A política de apoio às cidades turísticas remonta à década de 1940 e é garantida pela Constituição do Estado. O envio de recursos para esses municípios leva em conta o conceito de população flutuante, que se refere a um grande número de indivíduos que permanecem temporariamente em um território. Inicialmente, a legislação foi criada para auxiliar as cidades do litoral paulista, que recebiam um grande volume de turistas durante as férias, mas não tinham infraestrutura adequada para acomodá-los. Para resolver esse problema, foi estabelecido um mecanismo legal que direciona recursos do Tesouro do Estado para essas cidades.

Para beneficiar prefeitos aliados, Alesp já ampliou várias vezes o número de cidades que recebem recursos Foto: Rodrigo Costa/Alesp

De lá para cá, muitas mudanças ocorreram. Até 1948, eram apenas nove estâncias no Estado. Em 2014, esse número aumentou para 72, com centenas de projetos para novas estâncias tramitando na Alesp. Em 2015, uma nova legislação foi aprovada, dando forma atual à política pública de turismo. Essa legislação introduziu o sistema de ranqueamento e os municípios de interesse turístico, ampliando o número de cidades beneficiadas para 210. O modelo buscou garantir a integridade do fundo de melhorias, definindo que ele seria composto por 11% da arrecadação total dos impostos municipais das estâncias, com 20% desses recursos destinados aos MITs.
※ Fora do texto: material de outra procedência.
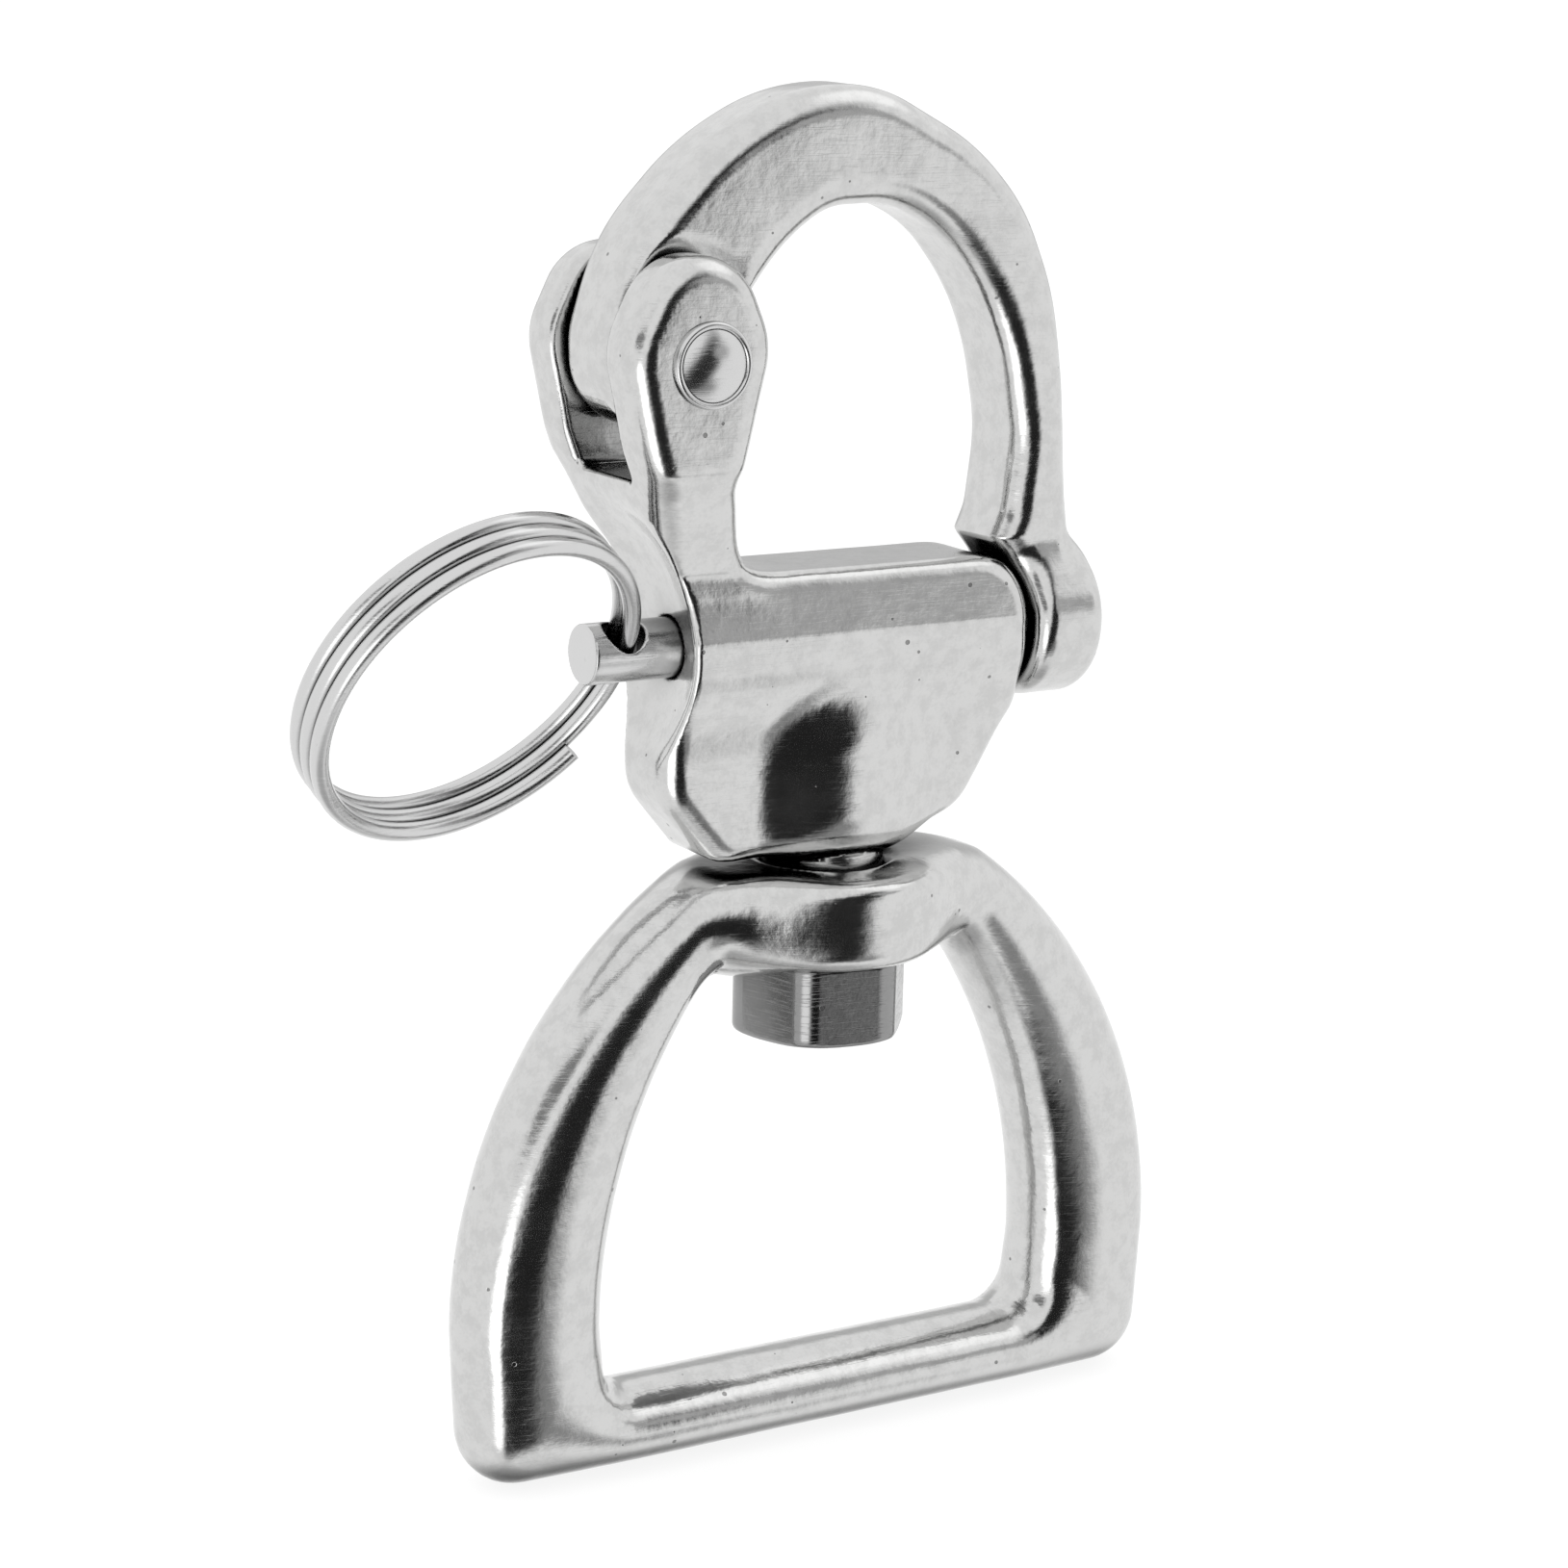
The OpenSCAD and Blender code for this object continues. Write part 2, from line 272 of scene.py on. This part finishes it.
jaw_outline = rounded([
    (-8.7, 70.2, 4), (-18.4, 70, 4.6), (-18.8, 76.2, 5), (-17, 82.3, 15), (-11.4, 88.1, 19),
    (-5.3, 91.5, 15), (1.3, 91.9, 11), (9.2, 87.9, 17), (13.2, 83.8, 14), (15.7, 78.1, 20),
    (16.7, 72, 25), (17.3, 64.3, 6), (18.2, 58, 2), (BOSS_X0, 57, 0.2), (BOSS_X0, 58.4, 2),
    (11.2, 61.6, 0.5), (12, 63.4, 3), (12.6, 68.5, 11), (11.6, 73.9, 16), (9.7, 78.4, 15),
    (6.3, 82.4, 10), (2.6, 84.2, 6.8), (-2.2, 84, 5), (-5.7, 81.7, 14), (-9.4, 76.6, 6)])


def half_arch(foot, half, radius, top_z):
    """The right half of a D: a rounded foot, then an arc from its half width up to a height."""
    end = math.asin((top_z - ARM_SPRING_Z) / radius)
    arc = arc_points((half - radius, ARM_SPRING_Z), radius, 0, end)
    return [foot] + [(a, b, 0) for a, b in arc]


bail_outline = rounded(mirrored(half_arch(
    (BAIL_HALF - 0.6, 0, 4), BAIL_HALF, ARM_OUTER_R, EYE_TOP + 1)))
bail_opening = rounded(mirrored(half_arch(
    (SLOT_HALF_W - 0.4, BAR_TOP, 2), SLOT_HALF_W, ARM_INNER_R, EYE_BASE)))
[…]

Entre 2015 e 2024, novos projetos de lei foram apresentados para conceder o status de interesse turístico a mais cidades paulistas. Como a legislação impunha um limite no número de municípios que poderiam ser atendidos pelo fundo, os deputados flexibilizaram a lei em 2023 para incluir novas cidades. O total de municípios que podem receber repasses aumentou de 210 para 245, sendo 80 estâncias e 165 MITs. Assim, 35 municípios que estavam na lista de espera poderão receber repasses após o ranqueamento de 2024. Segundo técnicos da Secretaria de Turismo, mais de 50 cidades ainda aguardam para serem incluídas no ranking. Ou seja, mesmo com as mudanças, algumas cidades continuarão de fora e o campeonato entre elas continuará.